Like modern American banks, the Chinese banks (read: the Chinese government) freely loan money to fledgling and huge established businesses alike. But unlike modern American banks (most of them, anyway), the Chinese banks don’t expect businesses to pay back the money lent to them. That’s what the perpetually rolled-over debt on the steel company’s books told us.
So peering hyperopically from a panoramic view, here’s how China looks to me: domestic steelmakers, lighter producers, and cabbies produce their goods and services for free.

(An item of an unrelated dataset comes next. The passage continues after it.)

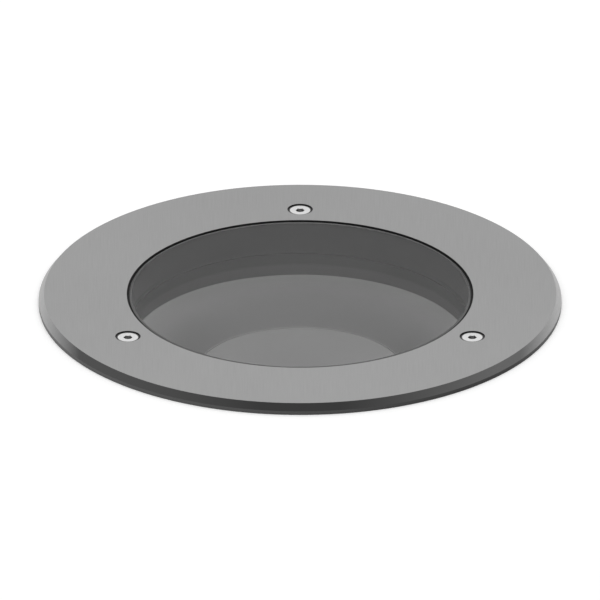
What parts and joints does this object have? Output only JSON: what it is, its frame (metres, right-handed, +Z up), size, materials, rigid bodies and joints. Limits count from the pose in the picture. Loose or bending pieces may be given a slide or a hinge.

So they can peddle their wares for far less than production costs.
Free money, via loans not needing repayment, essentially lets the steel company produce steel for next to nothing and then sell it at market price.
Which, in the West, is far below what you’d pay for a company that had to worry about profits and paying back loans or selling at ABOVE the cost of production.
That may be how T.M. bought a 12-cent Chinese lighter to inflame our $20 Cubans.
That may be how Karim’s cabbie barely pays for gas with his fares. (I wish I could collect a free paycheck — please don’t read this, Mr. Bonner!)
But even more than that, I wish my love, like the Chinese steel barons, didn’t have to pay her credit card bills.
It would be nice to get a free lunch every single day of the week, and dessert too!
No, wait — my greatest wish is this: to purchase that virtue for 12 cents.
Enough of the virtue stuff — Karim mentioned something about the savings and loan crisis that swept over America. Even if it’s a deliberate policy, an economy can’t be deliberately inefficient in allocating capital. Things cost money. They cannot, typically, cost less than the value of the raw materials to make them. The whole cannot be worth less than the sum of the parts…anymore than you can buy virtue in a dark alleyway in Beijing. Some laws of economics, like the laws of ethical behavior, can be bent, but not broken…at least not without consequences.